Russell is leading the charge into next-generation, ‘intelligent beta’ ETFs, Greg Friedman says.
Greg Friedman has been in the ETF industry for 15 years, most of those with iShares, the world’s biggest exchange-traded fund firm. But now, in his new role at Russell Investments as managing director of its ETF product group, Friedman is overseeing the company’s push into what it calls “intelligent beta.”
He told IndexUniverse.com Managing Editor Olivier Ludwig that clients are asking for a new indexed way to capture returns through smart beta, and that Russell is taking the lead with its investment discipline- and factor-based ETFs it began rolling out in May. He also said Russell plans to get into active ETFs, but stressed all will be transparent.
Ludwig: All the funds Russell put into registration over the past two years appear to have been abandoned, and the broad strategic direction appears to have changed. It seems like it’s no longer a “me-too” sort of initiative at Russell, but rather more of a “Let’s stake out some new terrain in this industry as it matures,” no?
Friedman: You can’t draw too many conclusions from our filings, but our focus is really bringing up the next generation of ETFs.
We think that’s really in two buckets. One is this “intelligent beta,” and we’re seeing the market’s reacting to that, bringing out a lot of “me-too” products in response to ours. And the other bucket that we’ll be doing a lot of work in will be in the active space.
Our goal is really to bring out the next generation, to bring out products that are complementary to the fantastic ones already out there. We don’t want to focus on being a “me-too” player, but rather a player that’s leading the industry in developing new ways of looking at ETFs.
Ludwig: OK, but let’s go back to the filings for a moment; for example, the “One World” family of international equity funds segmented by style that was in the works. Is that still happening?
Friedman: One World is still on our radar; they’re still in the product development pipeline. But we’re really focused on how to bring out products that our clients need, our clients want, that are slightly different from what’s currently offered.
Ludwig: So One World is not abandoned, but on the back burner?
Friedman: We have a product development pipeline that is 100 to 200 different products. I can’t comment on where they are, but we have not completely abandoned the One World products.

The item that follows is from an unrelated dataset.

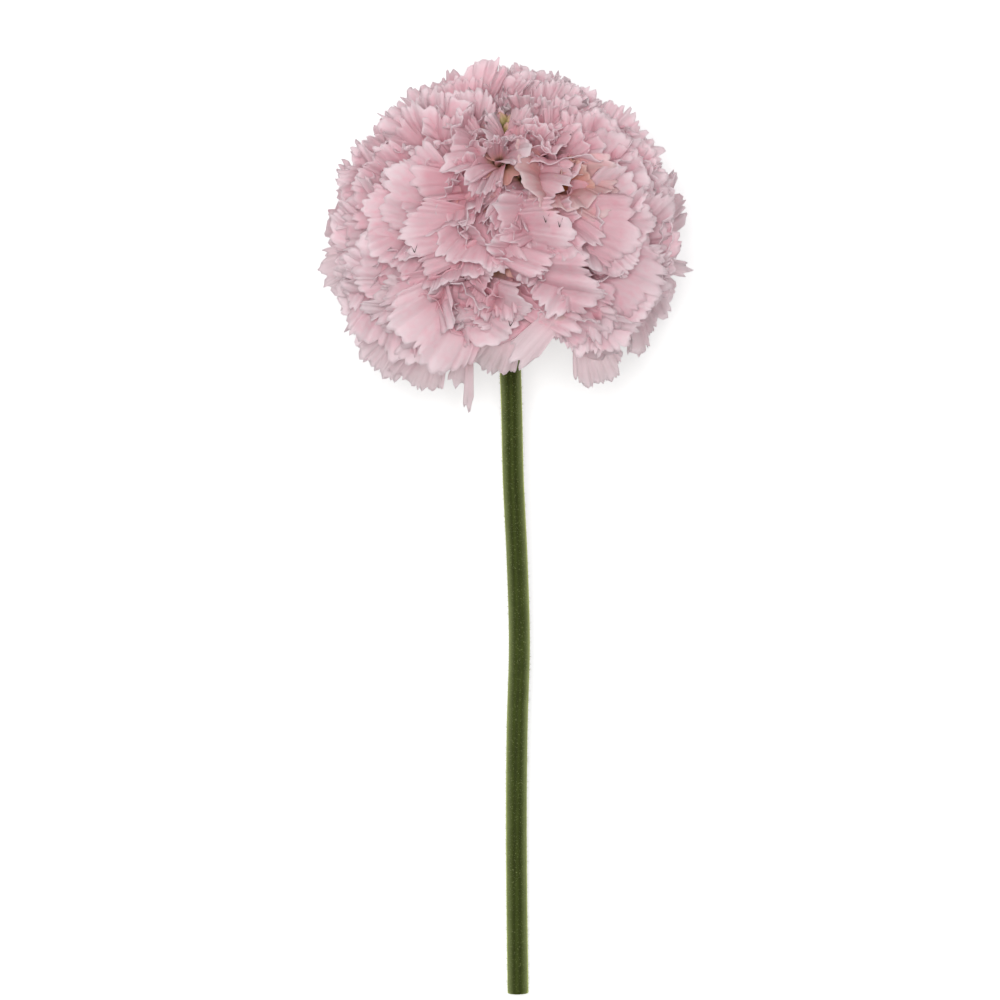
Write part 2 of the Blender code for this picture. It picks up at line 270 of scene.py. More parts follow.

Ludwig: That’s an iota of clarity for me, because there’s a feeling out there that there’s been a shift in focus at Russell. So, I’d like to hear you speak to the intelligent beta funds you’ve brought to market in the past few months. What is it about “intelligent beta” that’s promising, and why does it matter?
Friedman: My heritage is coming from a massive index shop at BGI. In my mind, beta is asset-defining, benchmark-centric investing, where you have a very diversified portfolio and you’re betting on the entire horse race, not just the horse. There are a huge amount of ETFs that are extremely successful doing that—the Russell 1000, 2000, 3000 family; S&P 400, 500 and 600; MSCI EAFE. These are fantastic beta plays that give advisors and investors access to markets that are very transparent, liquid, tax efficient, cost effective. Those products have really defined and helped grow the ETF industry as we see it today.
But as players have used those products, they’ve been coming back to all of us as sponsors and saying: “What’s next? How do I get a specialized tilt? How do I do it a little bit smarter? How do I continue to add value to my clients’ portfolios?”
So what we’ve come up with are a series of products that take it to the next level. Let’s say you are already a user of the Russell 1000 and you’ve got a position in it—call it your core—and that’s where you get your market exposure, through a beta play. But you’re really worried about volatility, or you’re really sensitive to beta. So, we’ve now given you a tool to be even more precise on how you allocate and invest your clients’ money.